## What is required:
Quote, with no changes, the lines that run from the top of the material to the line with "ROW_PITCH), walked, z))", both included.

******************************

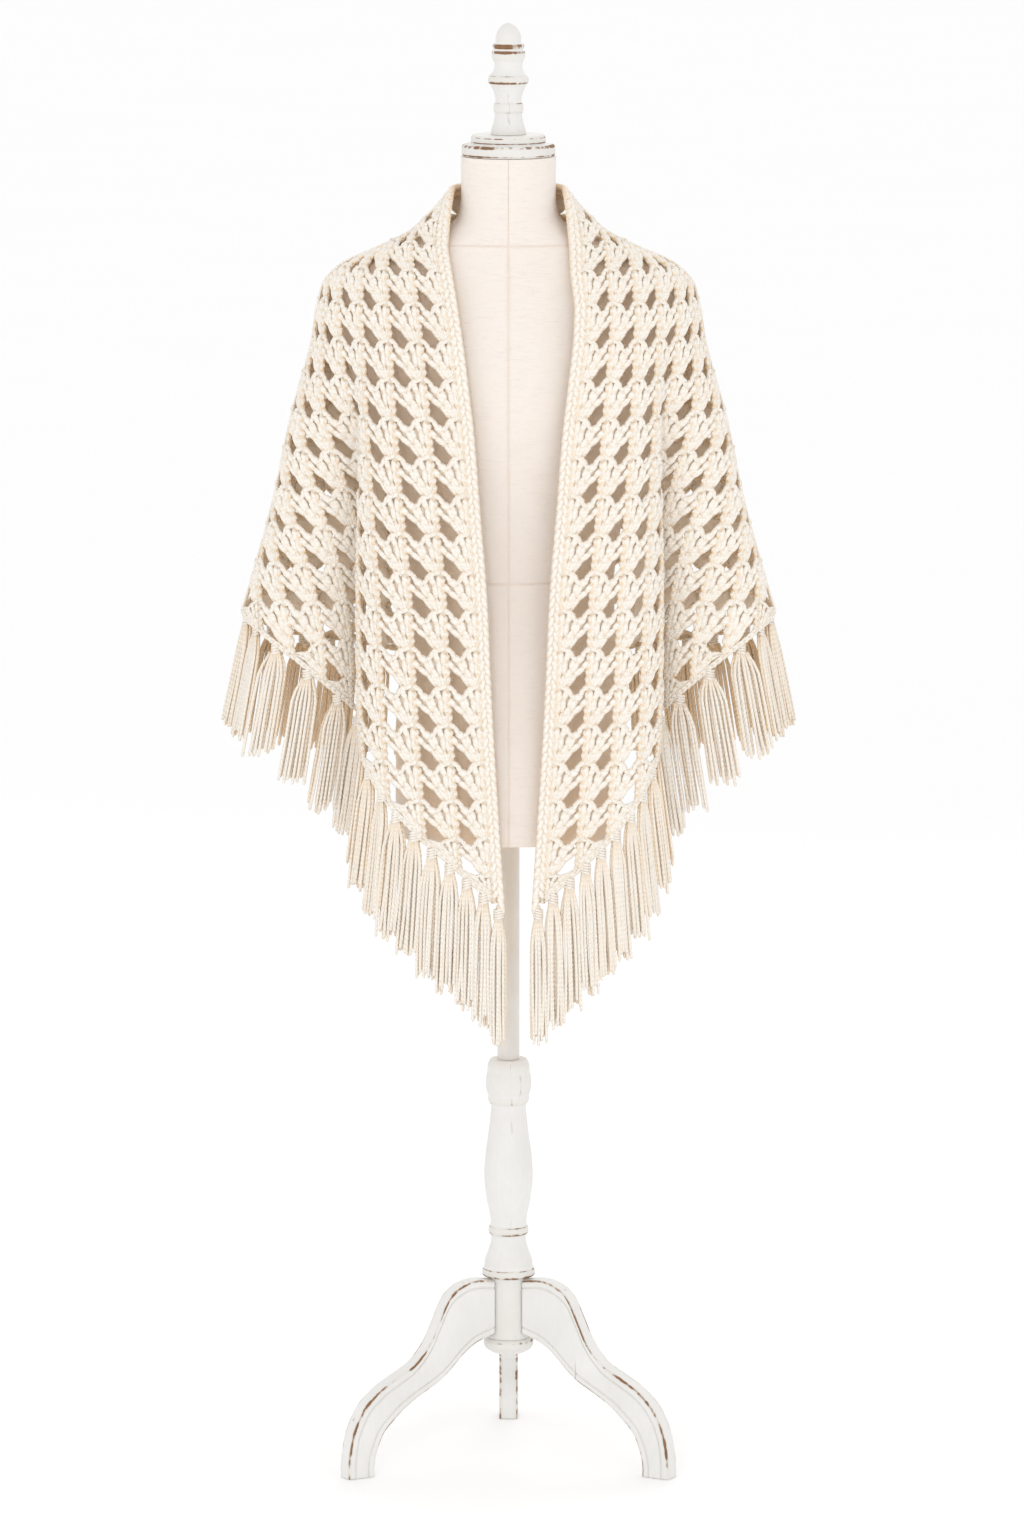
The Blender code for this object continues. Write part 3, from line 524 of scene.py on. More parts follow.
def back_end(column):
    z = WING_TIP_Z
    for _ in range(SETTLE_ROUNDS):
        reach = whole_distance(z) - side_distance(z)
        z = 0.5 * (z + hem_height(BACK_HEM, 1.0, min(column * BACK_PITCH / reach, 1.0)))
    return z


print("hem rises from", front_end(0), "to", WING_TIP_Z, "m in front")

# %% [markdown]
# Where a row's level crosses a column line there is a corner of the net. A column that runs
# into the wing's ridge ends on it, so the cells along the ridge are cut short, as a maker
# works part shells at an edge. The last row ends on the hem.

# %% The net that the shells sit on
ROW_PITCH = 43.0 * MM
PANEL_COLUMNS = 4
MOST_COLUMNS = 40               # more than the cloth has room for
LEAST_ROOM = 0.38               # least share of a cell that is still worked as a cell


def row_levels():
    """Heights of the rows, an even distance apart down the middle of the front panel."""
    z = NECK_Z - np.arange(0, int((NECK_Z - SECTION_Z[0]) / TABLE_STEP)) * TABLE_STEP
    places = np.array([cloth_points(h, front_column(1, h)) for h in z])
    walked = np.concatenate(
        [[0.0], np.cumsum(np.linalg.norm(np.diff(places, axis=0), axis=1))]
    )
    return list(np.interp(np.arange(0.0, walked[-1], ROW_PITCH), walked, z))


LEVELS = row_levels()
SIDE_LINE = [(level, side_distance(level)) for level in LEVELS
             if level >= WING_TIP_Z + LEAST_ROOM * ROW_PITCH]
SIDE_LINE.append((WING_TIP_Z, side_distance(WING_TIP_Z)))
print("rows:", len(SIDE_LINE), "down the wing's side")


def column_lines(place, end, columns):
    """Lines of (height, distance), one down each column, ending on the hem."""
    found = []
    for column in columns:
        line = []
        bottom = end(column)
        for row, level in enumerate(LEVELS):
            if level < bottom + LEAST_ROOM * ROW_PITCH:
                break
            distance = place(column, level)
            room = (side_distance(level) - distance) * (1 if place is front_column else -1)
            if room < LEAST_ROOM * column_pitch(level):
                line.append(SIDE_LINE[min(row, len(SIDE_LINE) - 1)])
            else:
                line.append((level, distance))
        if line[-1] in SIDE_LINE:
            break
        line.append((bottom, place(column, bottom)))
        found.append(line)
    return found


def cells_between(inner, outer, level_threads=False):
    """Cells from one column line to the next, as corners by share across and share down.

    On the back the lace lies on its side, so there the two shares change places.
    """
    shared = min(len(inner), len(outer)) - 1
    cells = [(inner[r], outer[r], outer[r + 1], inner[r + 1]) for r in range(shared)]
    cells += [(inner[r], outer[-1], outer[-1], inner[r + 1])
              for r in range(shared, len(inner) - 1)]
    cells += [(inner[-1], outer[r], outer[r + 1], inner[-1])
              for r in range(shared, len(outer) - 1)]
    cells = [cell for cell in cells if cell[0] != cell[1] or cell[2] != cell[3]]
    if level_threads:
        cells = [(a, d, c, b) for a, b, c, d in cells]
    return cells


def net_cells(found, level_threads=False):
    cells = []
    for inner, outer in zip(found, found[1:]):
        cells += cells_between(inner, outer, level_threads)
    return np.array(cells)


def cell_area(cells):
    corners = cloth_points(cells[..., 0], cells[..., 1])
    diagonals = np.cross(corners[:, 2] - corners[:, 0], corners[:, 3] - corners[:, 1])
    return 0.5 * np.linalg.norm(diagonals, axis=1)


panel_lines = column_lines(front_column, front_end, range(0, PANEL_COLUMNS + 1))
wing_lines = column_lines(front_column, front_end, range(PANEL_COLUMNS, MOST_COLUMNS))
wing_lines.append(SIDE_LINE)
back_lines = column_lines(back_column, back_end, range(0, MOST_COLUMNS))
back_lines.append(SIDE_LINE)
NETS = {
    "front_panel": net_cells(panel_lines),
    "wing": net_cells(wing_lines),
    "back": net_cells(back_lines, level_threads=True),
}
for name, cells in NETS.items():
    print(name, "cells:", len(cells), "area:", round(float(cell_area(cells).sum()), 4), "m2")

# %% [markdown]
# ## One maker for every thread
#
# Each stitch is a short length of yarn, so the whole shawl can be made by one function that
# puts a round skin on a line of points. Blender's curves can do that too, but here each
# thread also has to carry its number of painted shade and its plies, and there are thousands
# of them. So the skin is made with arrays, many threads at a time.
#
# The stored shade number is painted shade. It grows round each thread towards the side that
# lies on the cloth, and it is higher where stitches meet. Thin patches of ground have one
# number of painted shade all over.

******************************

## Task solution:
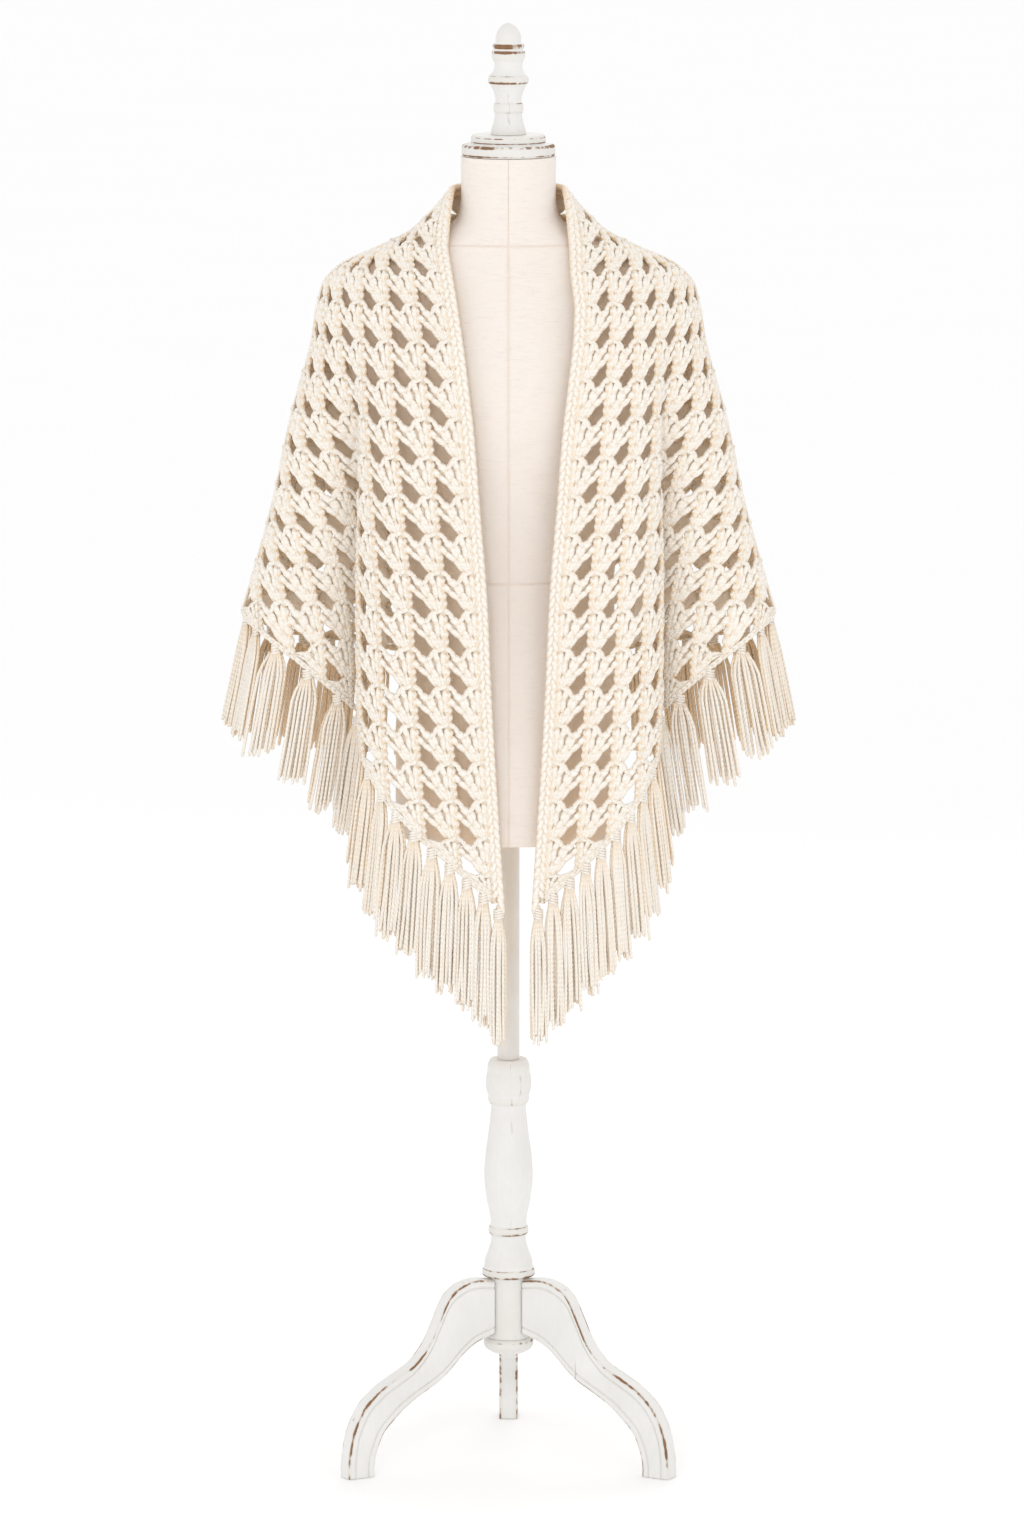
The Blender code for this object continues. Write part 3, from line 524 of scene.py on. More parts follow.
def back_end(column):
    z = WING_TIP_Z
    for _ in range(SETTLE_ROUNDS):
        reach = whole_distance(z) - side_distance(z)
        z = 0.5 * (z + hem_height(BACK_HEM, 1.0, min(column * BACK_PITCH / reach, 1.0)))
    return z


print("hem rises from", front_end(0), "to", WING_TIP_Z, "m in front")

# %% [markdown]
# Where a row's level crosses a column line there is a corner of the net. A column that runs
# into the wing's ridge ends on it, so the cells along the ridge are cut short, as a maker
# works part shells at an edge. The last row ends on the hem.

# %% The net that the shells sit on
ROW_PITCH = 43.0 * MM
PANEL_COLUMNS = 4
MOST_COLUMNS = 40               # more than the cloth has room for
LEAST_ROOM = 0.38               # least share of a cell that is still worked as a cell


def row_levels():
    """Heights of the rows, an even distance apart down the middle of the front panel."""
    z = NECK_Z - np.arange(0, int((NECK_Z - SECTION_Z[0]) / TABLE_STEP)) * TABLE_STEP
    places = np.array([cloth_points(h, front_column(1, h)) for h in z])
    walked = np.concatenate(
        [[0.0], np.cumsum(np.linalg.norm(np.diff(places, axis=0), axis=1))]
    )
    return list(np.interp(np.arange(0.0, walked[-1], ROW_PITCH), walked, z))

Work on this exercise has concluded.